Rumoh Transparansi: AKP asal Aceh Masih Diperbudak di Kapal Asing

Awak Kapal Perikanan asal Indonesia. Foto: Ilustrasi/KKP.
Awak Kapal Perikanan asal Indonesia. Foto: Ilustrasi/KKP.

Direktur Rumoh Transparansi, Crisna Akbar, mengatakan lembaganya masih menemukan praktik perbudakan terhadap Awak Kapal Perikanan (AKP) asal Aceh yang bekerja pada kapal asing. Perbudakan itu terjadi, karena proses rekrutmen tak sesuai aturan dan perlindungan lemah.


Crisna menjelaskan, temuan itu berdasarkan kajian terhadap standarisasi pengawasan ketenagakerjaan dan pelayanan pengurusan dokumen serta perizinan bagi pekerja migran AKP. Studi kasusnya dilakukan di Aceh dan Sumatera Utara, sebagai pembanding.

“Masalah yang dihadapi oleh pekerja migran sangat kompleks, mulai dari sebelum berangkat hingga setelah selesai kontrak,” kata Crisna, dalam diseminasi hasil kajian, kemarin.

Crisna menyebutkan, sebelum berangkat atau rekrutmen mereka kerap menjadi objek yang dimanfaatkan oleh kaki tangan perusahaan penyalur atau agency. Kaki tangan agen diduga menerima sejumlah uang dari perusahaan untuk membujuk calon pekerja migran.

Tidak tertutup kemungkinan, kata dia, dokumen yang diperoleh pekerja migran tidak lengkap. Sementara saat telah bekerja, AKP diberlakukan tidak manusiawi. Seperti mengalami pemukulan, bekerja melebihi waktu kesepakatan, dan upah ditahan.

“Ada yang meninggal di atas kapal, namun jenazahnya dilarung ke laut,” sebut Crisna.

Crisna mengatakan pada 2019 terjadi peristiwa pelarungan jenazah AKP yang berasal dari Pidie.   Jenazah tersebut dilarungkan di tengah laut wilayah perairan Chili. Diduga kapal tersebut adalah kapal perikanan asing yang bernama FV Wei Yu 18.

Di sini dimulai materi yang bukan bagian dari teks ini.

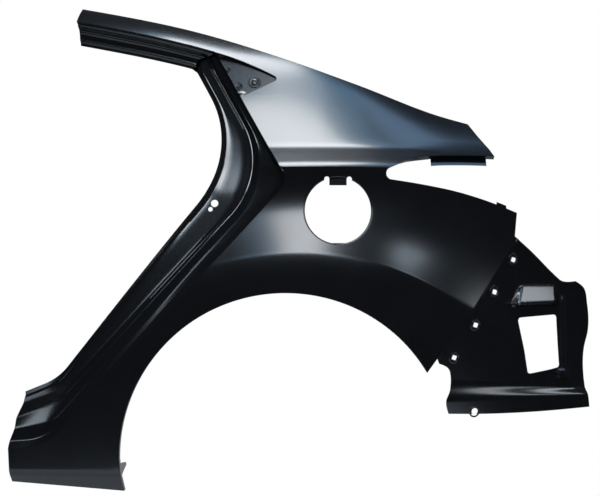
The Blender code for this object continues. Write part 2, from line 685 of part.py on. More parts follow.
    # Flanges along the free edges
    grids.append(fold(lift(roof), (0, 0.003, -0.001), (0, 0.004, -ROOF_FLANGE)))
    grids.append(fold(lift(tail_rear), (-0.5 * EDGE_FLANGE, EDGE_FLANGE, 0)))
    lamp_edge = lift(join(under, notch, notch_lower, rear_upright[:3]))
    reach = ease((lamp_edge[:, 0] - TAIL_ROOT) / TAIL_WALL_RUN_IN)
    reach[len(under) :] = 0
    wall = lamp_edge.copy()
    wall[:, 1] += EDGE_FLANGE + (TAIL_WALL_DEPTH - EDGE_FLANGE) * reach
    wall[:, 2] -= TAIL_WALL_DROP * reach
    grids.append(np.array([lamp_edge, wall]))
    lip = lift(join(arch_and_foot, turned_under[:, 0]))
    below_top = FOOT_TAB_TOP - lip[:, 2]
    tab = ease(below_top / FOOT_TAB_RUN_OUT) * ease((FOOT_TAB_HEIGHT - below_top) / FOOT_TAB_RUN_OUT)
    return_depth = LIP_DEPTH + (FOOT_TAB_DEPTH - LIP_DEPTH) * tab
    lip_rows = np.array([lip, lip, lip])
    lip_rows[1, :, 1] += LIP_BEND
    lip_rows[2, :, 1] += return_depth
    grids.append(lip_rows)
    grids.append(fold(lift(rocker_edge), (0, EDGE_FLANGE, 0)))

    panel = sheet_object("quarter_panel", grids, collection)
    for number, (station, share, diameter) in enumerate(WEB_HOLES):
        near, far = (path(station)[0] for path in lines[WEB_LINE : WEB_LINE + 2])
        hole = disc(*(near + share * (far - near)), diameter)
        combine(panel, prism(f"web_hole_{number}", hole, cutters), "DIFFERENCE")
    for number, (x, z, diameter) in enumerate(RECESS_BOSSES):
        point = over_shoulder(PILLAR_POINT) + (x, z)
        boss = tilted_disc(f"boss_{number}", recess_floor, point, diameter, 2 * BOSS_PROUD, cutters)
        combine(panel, boss, "UNION")
    for side in (-1, 1):
        across = side * (FILLER_TAB_WIDTH + FILLER_RELIEF) / 2
        up = math.sqrt((FILLER_RADIUS - FILLER_BEND) ** 2 - across**2)
        relief = prism(f"relief_{side}", disc(*(centre + (across, up)), FILLER_RELIEF), cutters)
        combine(panel, relief, "DIFFERENCE")
    hinge_y = float(skin_depth(centre[0], centre[1] + FILLER_RADIUS)) + FILLER_FLANGE
    ledge_y = float(skin_depth(centre[0], centre[1] - FILLER_RADIUS)) + FILLER_FLANGE
    outside = FILLER_RADIUS + 0.001
    tab = box_outline(centre, FILLER_TAB_WIDTH, FILLER_RADIUS - FILLER_BEND - FILLER_TAB_LENGTH, outside)
    ledge = box_outline(centre, FILLER_LEDGE_WIDTH, -outside, FILLER_LEDGE_DEPTH - FILLER_RADIUS)
    for name, outline, y in (("filler_tab", tab, hinge_y), ("filler_ledge", ledge, ledge_y)):
        combine(panel, prism(name, outline, cutters, y - 2.5 * SHEET, y - 1.5 * SHEET), "UNION")
    return wall[: len(under)], wall[len(under) + len(notch) - 2 : -2]


def recess_floor(points):
    """Points (x, z) put onto the recess's floor."""
    return lift(points) + (0, RECESS_DEPTH, 0)


def box_outline(centre, width, low, high):
    """Rectangle of this width about a centre, between two heights measured from it."""
    half = width / 2
    return centre + np.array([(-half, low), (half, low), (half, high), (-half, high)])


def extension_depth(points):
    """Y of the rear extension: against the skin, then stepped behind it and leaning inboard, with the shelf
    over its foot, the hood over the vent and the rib behind it."""
    x, z = points[..., 0], points[..., 1]
    _, knee, tip = rear_edge()
    down = unit(tip - knee)
    behind = np.array([-down[1], down[0]])
    distance = (points - knee) @ behind
    run = np.clip((points - knee) @ down, 0, np.linalg.norm(tip - knee))
    edge = knee + run[..., None] * down
    hidden = distance < 0
    seat = skin_depth(np.where(hidden, x, edge[..., 0]), np.where(hidden, z, edge[..., 1]))
    y = seat + 1.5 * SHEET + SEAT_GAP + EXTENSION_LEAN * np.clip(distance, 0, None)
    y = y + EXTENSION_STEP * ease(distance / EXTENSION_STEP_WIDTH)
    x, z = x - tip[0], z - tip[1]
    y = y - SHELF_REACH * ease((SHELF_TOP - z) / (SHELF_TOP - SHELF_BOTTOM))
    front, rear = HOOD_FRONT, HOOD_REAR
    sides = ease((x - front[0]) / (front[1] - front[0])) * ease((rear[1] - x) / (rear[1] - rear[0]))
    underside = ease((z - HOOD_LIP + HOOD_UNDERSIDE) / HOOD_UNDERSIDE)
    rise = ease((HOOD_TOP - z) / (HOOD_TOP - HOOD_LIP)) * underside
    rib_ends = ease((z - RIB_FOOT) / RIB_RUN_OUT) * ease((RIB_TOP - z) / RIB_RUN_OUT)
    rib = ease(1 - abs(x - RIB_X) / RIB_WIDTH) * rib_ends
    return y - HOOD_REACH * sides * rise - RIB_REACH * rib


def on_extension(points):
    return np.stack([points[..., 0], extension_depth(points), points[..., 1]], axis=-1)


def tilted_disc(name, surface, point, diameter, thickness, collection):
    """Tool: a disc in a surface's own slope, its middle at this point (x, z) of it."""
    across, up = np.diag((diameter / 4, diameter / 4))
    along_x = surface(point + across) - surface(point - across)
    along_z = surface(point + up) - surface(point - up)
    normal = Vector(np.cross(along_z, along_x))
    shape = bmesh.new()
    bmesh.ops.create_cone(
        shape, cap_ends=True, segments=20, radius1=diameter / 2, radius2=diameter / 2, depth=thickness
    )
    turn = Vector((0, 0, 1)).rotation_difference(normal).to_matrix()
    bmesh.ops.rotate(shape, verts=shape.verts, matrix=turn)
    bmesh.ops.translate(shape, verts=shape.verts, vec=Vector(surface(point)))
    mesh = bpy.data.meshes.new(name)
    shape.to_mesh(mesh)
    shape.free()
    tool = bpy.data.objects.new(name, mesh)
    tool.hide_render = True
    tool.display_type = "WIRE"
    collection.objects.link(tool)
    return tool


def rear_extension(collection, cutters):
    _, knee, tip = rear_edge()
    down = unit(tip - knee)
    behind = np.array([-down[1], down[0]])
    hidden_run = np.linalg.norm(tip - knee) - EXTENSION_FOOT_CLEARANCE
    hidden_foot = knee + down * hidden_run - behind * EXTENSION_OVERLAP
    hidden = straight(knee + EXTENSION_HIDDEN_TOP, hidden_foot, 15)
    bottom = smooth(tip + np.array(EXTENSION_BOTTOM), 24)
    front = np.vstack([tip + np.array(EXTENSION_FRONT), bottom[:1]])
    left = join(hidden, straight(hidden_foot, front[0], 1), smooth(front, 9))
    top = smooth(knee + np.array((EXTENSION_HIDDEN_TOP,) + EXTENSION_TOP), 24)
    rear = (top[-1:], top[-1] + EXTENSION_REAR_UPPER, bottom[-1] + EXTENSION_REAR_LOWER, bottom[-1:])
    right = smooth(np.vstack(rear), len(left) - 1)
    extension = sheet_object("rear_extension", [on_extension(coons(top, bottom, left, right))], collection)
    vent = rounded(tip + np.array(VENT), VENT_CORNER)
    combine(extension, prism("vent", vent, cutters), "DIFFERENCE")
    for number in range(FIXING_COUNT):
        share = number / (FIXING_COUNT - 1)
        run = FIRST_FIXING + (hidden_run - LAST_FIXING - FIRST_FIXING) * share
        inset = FIRST_FIXING_INSET + (LAST_FIXING_INSET - FIRST_FIXING_INSET) * share
        point = knee + down * run + behind * inset
        pad = tilted_disc(f"pad_{number}", on_extension, point, FIXING_PAD, 2 * FIXING_PAD_PROUD, cutters)
        combine(extension, pad, "UNION")
        square = turned_square(*point, FIXING_HOLE, REAR_SLOPE)
        combine(extension, prism(f"fixing_{number}", square, cutters), "DIFFERENCE")
    foot_x = tip[0] + FOOT_HOLE_X
    foot = np.array([foot_x, float(np.interp(foot_x, *bottom.T)) + FOOT_HOLE_RISE])
    eye = tilted_disc("foot_eye", on_extension, foot, FOOT_EYE, 2 * FIXING_PAD_PROUD, cutters)
    combine(extension, eye, "UNION")
    hole = tilted_disc("foot_hole", on_extension, foot, FOOT_HOLE, 20 * FIXING_PAD_PROUD, cutters)
    combine(extension, hole, "DIFFERENCE")


def at_x(row, x):
    """Points of a row (x, y, z) at these places along X."""
    row = row[np.argsort(row[:, 0])]
    return np.column_stack([x, np.interp(x, row[:, 0], row[:, 1]), np.interp(x, row[:, 0], row[:, 2])])


def lamp_bracket(tail_wall, collection):
    """Strip under the tail, welded by its top flange against the underside of the tail's inboard wall."""
    wall_slope = TAIL_WALL_DROP / TAIL_WALL_DEPTH
    rear = TAIL_REAR[-1][0] - LAMP_BRACKET_INSET
    end = at_x(tail_wall, np.linspace(rear - LAMP_BRACKET_LENGTH, rear, 7))
    end[:, 2] -= 1.5 * SHEET + SEAT_GAP
    inner = end - (0, LAMP_BRACKET_FLANGE, -LAMP_BRACKET_FLANGE * wall_slope)
    strip = end - (0, LAMP_BRACKET_OUT, LAMP_BRACKET_HEIGHT)
    sheet_object("lamp_bracket", [np.array([inner, end, strip])], collection)


def corner_tab(notch_flange, collection):
    """Small upright plate that is welded across the end of the notch's flange."""
    middle = NOTCH_LOWER[-1][0] - CORNER_TAB_INSET
    x = np.array([middle - CORNER_TAB_WIDTH / 2, middle + CORNER_TAB_WIDTH / 2])
    seat = at_x(notch_flange, x) + (0, SEAT_GAP, 0)
    plate = np.array([seat + (0, 0, CORNER_TAB_RISE), seat - (0, 0, CORNER_TAB_FOOT)])
    sheet_object("corner_tab", [plate], collection)


def main():
    for thing in list(bpy.data.objects):
        bpy.data.objects.remove(thing)
    parts = bpy.data.collections.new("rear_quarter_panel")
    cutters = bpy.data.collections.new("cutters")
    for collection in (parts, cutters):
        bpy.context.scene.collection.children.link(collection)
    cutters.hide_render = True
    tail_wall, notch_flange = quarter_panel(parts, cutters)
    rear_extension(parts, cutters)
    lamp_bracket(tail_wall, parts)
    corner_tab(notch_flange, parts)


main()
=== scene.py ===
"""Left rear quarter panel of a saloon and the pressing behind its lower rear edge, in black primer.

X runs to the car's rear, Y inboard and Z up, in metres, with the origin at the wheel arch's centre. Each
pressing is worked out here as grids of points on the same surfaces as the solids, only finer, and gets its
sheet thickness behind them.
"""

import math
from collections import namedtuple

import bmesh
import bpy
import numpy as np
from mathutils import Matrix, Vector


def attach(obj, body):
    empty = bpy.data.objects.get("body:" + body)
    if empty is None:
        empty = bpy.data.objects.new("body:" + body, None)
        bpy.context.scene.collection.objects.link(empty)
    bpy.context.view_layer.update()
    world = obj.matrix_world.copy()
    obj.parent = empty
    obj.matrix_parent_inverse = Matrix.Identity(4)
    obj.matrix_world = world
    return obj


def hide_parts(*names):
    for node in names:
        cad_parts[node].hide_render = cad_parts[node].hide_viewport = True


# Sheet metal, and the pitch of the faces along its long edges
SHEET = 0.0008
SEAT_GAP = 0.0003
PITCH = 0.0062
WELD_DISTANCE = 0.00003
SHARP_ANGLE = 40

# Spaces along the patches' edges, and rows of points across them
PILLAR_ROWS = 50
NOTCH_POINTS = 14
NOTCH_LOWER_COUNT = 48
REAR_UPRIGHT_COUNT = 14
REAR_SLOPED_COUNT = 28
FLARE_POINTS = 110
FLANK_ROWS = 42
FLARE_ROWS = 18
FOOT_COUNT = 6
ROCKER_ROWS = 12
EXTENSION_ROW_COUNT = 110
EXTENSION_COLUMN_COUNTS = (75, 5, 45)
BEND_ROWS = 7

# Flank's rows: their crowding towards the filler opening, shares of even angles and of the outline's own
FLANK_CROWDING = 1.15
EVEN_SHARE = 0.7
OUTLINE_SHARE = 0.3

# Wheel arch, its flare and its lip
ARCH_RADIUS = 0.351
FLARE_WIDTH = 0.087
FLARE_DROP_FRONT = 0.69
FLARE_DROP_REAR = 0.93
FLARE_INSET = 0.0025
FLARE_ROLL_WIDTH = 0.050
FLARE_ROLL_END = 0.290
FLARE_ROLL_FADE = 0.140
LIP_DEPTH = 0.016
LIP_BEND = 0.002
FOOT_TAB_DEPTH = 0.085
FOOT_TAB_TOP = -0.012
FOOT_TAB_HEIGHT = 0.024
FOOT_TAB_RUN_OUT = 0.008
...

“Tidak sampai di sana, hak korban seperti asuransi dan upah tidak dibayar lunas,” kata Crisna. “Kasus ini mengindikasikan bahwa adanya perbudakan yang dirasakan oleh para AKP asal Aceh yang bekerja di kapal asing”.

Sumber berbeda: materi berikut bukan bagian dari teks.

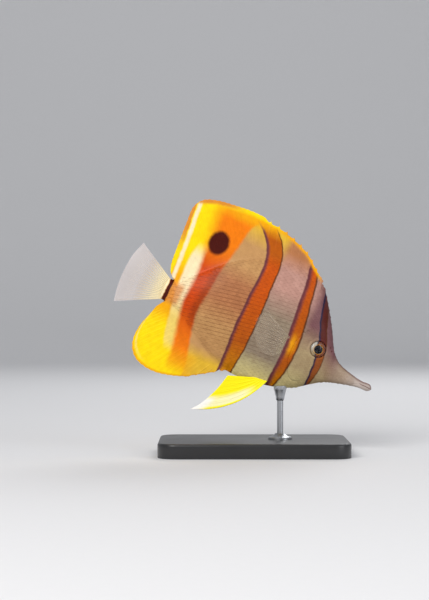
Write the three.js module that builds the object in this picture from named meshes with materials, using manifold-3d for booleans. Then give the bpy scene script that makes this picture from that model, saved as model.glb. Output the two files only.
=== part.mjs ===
// A life-size copperband butterflyfish, nose down as it swims, held on a rod over a flat base.
// The fish is modelled level, in its own frame: x forward from the root of the tail fin, y to its left, z up.
// All sizes are millimetres and all angles are degrees unless a name says otherwise.
import * as THREE from "three";
import { mergeVertices } from "three/addons/utils/BufferGeometryUtils.js";
import Module from "manifold-3d";

const wasm = await Module();
wasm.setup();

// Pose and stand
const PITCH = 26;
const FISH_X = -47;
const FISH_Z = 90;
const GAP = 0.3;
const BASE_LENGTH = 104;
const BASE_WIDTH = 68;
const BASE_HEIGHT = 8;
const BASE_CORNER = 10;
const BASE_BEVEL = 1.2;
const ROD_RADIUS = 1.7;
const FOOT_RADIUS = 6.5;
const FOOT_HEIGHT = 3;
const CUP_RADIUS = 3.6;
const CUP_HEIGHT = 7;
const REST_AT = 79;

// Body outline, each as [distance forward, value]
const BACK = [
  [-3, 6.2], [4, 7.6], [12, 16.5], [26, 31], [42, 40.3], [58, 43.8], [70, 42.2], [78, 37.4],
  [85, 28.4], [91, 19.6], [97, 9.9], [102, 5.3], [110, 2.8], [118, 1.8], [122, 2.1], [124.4, 1.2],
];
const BELLY = [
  [-3, -6], [4, -6.6], [12, -9.6], [26, -17.5], [40, -24.2], [52, -26], [66, -24.6], [78, -21.6],
  [86, -17.8], [93, -12.4], [99, -8.2], [108, -4.9], [117, -2.6], [122, -2.3], [124.4, -1.4],
];
const HALF_WIDTH = [
  [-3, 2.3], [4, 2.9], [14, 4.6], [30, 7], [48, 8.7], [64, 9.3], [76, 9.1], [86, 7.7],
  [93, 6], [98, 4.3], [104, 2.9], [112, 2.1], [118, 1.6], [122, 1.9], [124.4, 1.1],
];
const WIDEST_LEVEL = [[-3, 0.1], [20, 2.5], [50, 4.5], [75, 4], [88, 4.5], [96, 1.2], [104, -0.6], [124.4, -0.1]];
const SLAB = [[-3, 0.55], [10, 0.7], [40, 0.85], [70, 0.8], [84, 0.66], [94, 0.53], [124.4, 0.5]];
const STATION_STEP = 2.9;
const SECTION_SIDES = 26;

// Cuts between the body's parts
const STALK_CUT = 13;
const GILL_CUT = 77.4;
const SNOUT_CUT = 103;

// Eyes and nostrils
const EYE_AT = [88.2, 6.8];
const EYE_RADIUS = 4.7;
const EYE_DEPTH = 3;
const EYE_PROUD = 1.5;
const IRIS_RADIUS = 3.1;
const IRIS_RAISE = 0.25;
const ORBIT_RADIUS = 5.2;
const ORBIT_THICKNESS = 0.8;
const NOSTRILS = [[95.6, 9.1], [94.1, 10.6]];
const NOSTRIL_RADIUS = 0.5;

// Gill cover outline from the side, gill opening first and the front edge last
const GILL_COVER = [
  [81.4, 15.6], [77.4, 11.6], [75.3, 5], [75.3, -2.5], [77.4, -9.5], [81.8, -14.4],
  [86.2, -13], [84.6, -7], [83.4, 1], [83.2, 9],
];
const COVER_POINTS = 26;
const COVER_INNER = 4.6;
const COVER_RAISE = 0.45;

// Mouth, from the side
const MOUTH_TIP = [127, 0.1];
const MOUTH_CORNER = [117.4, -0.5];
const JAW_END = [110, -6.5];
const MOUTH_LINE = 0.35;

// Fins
const MEMBRANE_HALF = 0.27;
const RAY_HALF = 0.22;
const SPINE_HALF = 0.42;
const ROOT_SINK = 3;
const ROOT_HALF = 1.3;
const FIN_BOW = 0.04;
const SPINE_NOTCH = 1.7;
const DORSAL_SPINES = 9;
const SPINE_ROOTS = [76.2, 38.9];
const SPINE_MARGIN = [[73.4, 43.2], [68.6, 46.8], [60.5, 52.8], [51, 56.4], [40.5, 58.8], [30.3, 59.3]];
const DORSAL_RAYS = 29;
const DORSAL_ROOTS = [38.6, 3.2];
const DORSAL_MARGIN = [
  [30, 59.3], [22, 59.1], [12, 57.8], [3, 56.1], [-4, 53], [-7.3, 47.6], [-7, 38], [-5.8, 24], [-4.6, 13.5], [-3, 9.4],
];
const ANAL_SPINES = 3;
const ANAL_SPINE_ROOTS = [47.6, 40];
const ANAL_SPINE_MARGIN = [[43, -29.4], [37, -33.8], [31.2, -37.6]];
const ANAL_RAYS = 20;
const ANAL_ROOTS = [39.3, 3];
const ANAL_MARGIN = [
  [30.4, -38], [22, -41.4], [14, -43.4], [7, -43.4], [0.6, -41.4], [-3.8, -37],
  [-5.6, -31], [-5.2, -23.5], [-3.2, -16], [-1.8, -10.6],
];
const TAIL_RAYS = 17;
const TAIL_ROOT = [1.5, 4.6];
const TAIL_MARGIN = [[-23.6, 17.6], [-26, 9.2], [-26.7, 0], [-26.2, -9.6], [-24.4, -18.6]];
const TAIL_SWEEP = 3.2;
const PECTORAL_RAYS = 15;
const PECTORAL_ROOT = [[74.4, 5.2], [71.8, -2.2]];
const PECTORAL_MARGIN = [[54.6, 13.6], [51.4, 11], [50.6, 6], [52.4, 0.4], [56.4, -4.8], [61.4, -7.8], [66.4, -7.6]];
const PECTORAL_FLARE = 24;
const PELVIC_RAYS = 6;
const PELVIC_LEVEL = 2.1;
const PELVICS = [
  {
    side: "right", sign: -1, roots: [71, 64.6], bow: 0.24, flare: 9,
    margin: [[39.6, -52.8], [42.8, -48.6], [45.4, -43.4], [48, -36.4], [50, -27.6]],
  },
  {
    side: "left", sign: 1, roots: [71, 64.6], bow: 0.22, flare: 13,
    margin: [[42.6, -51.4], [45.4, -47.2], [47.6, -42.2], [49.6, -35.6], [51.4, -27.8]],
  },
];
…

Selain itu, kata Crisna, ada temuan penting dari kajian tersebut. Hal itu disebabkan karena lemahnya koordinasi antar instansi atau lembaga pemerintah yang menangani pelayanan perizinan dan pengawasan.

Crisna menyebutkan, bahkan lembaga atau instansi terkait tidak memiliki data jumlah pekerja migran AKP asal Aceh. Padahal para pekerja migran mengurus dokumen kepada instansi terkait. Seperti kantor imigrasi dan kantor syahbandar.

Crisna mengatakan tujuan kajian itu dilakukan untuk memperlihatkan ke publik realita yang dialami oleh para pekerja migran AKP dan untuk mendorong penguatan perlindungan.

Sementara itu, Sekretaris Jenderal (Sekjen) SBMI, Bobi Anwar Ma’arif, mengatakan perlu adanya upaya perlindungan yang kuat terhadap pekerja migran, salah satu dengan regulasi tingkat daerah atau qanun. “Perbudakan terhadap AKP bentuk pelanggaran hak asasi manusia,” ujar Bobi.

Menurut Bobi, semua pihak harus memberikan atensi untuk memperkuat perlindungan terhadap pekerja migran.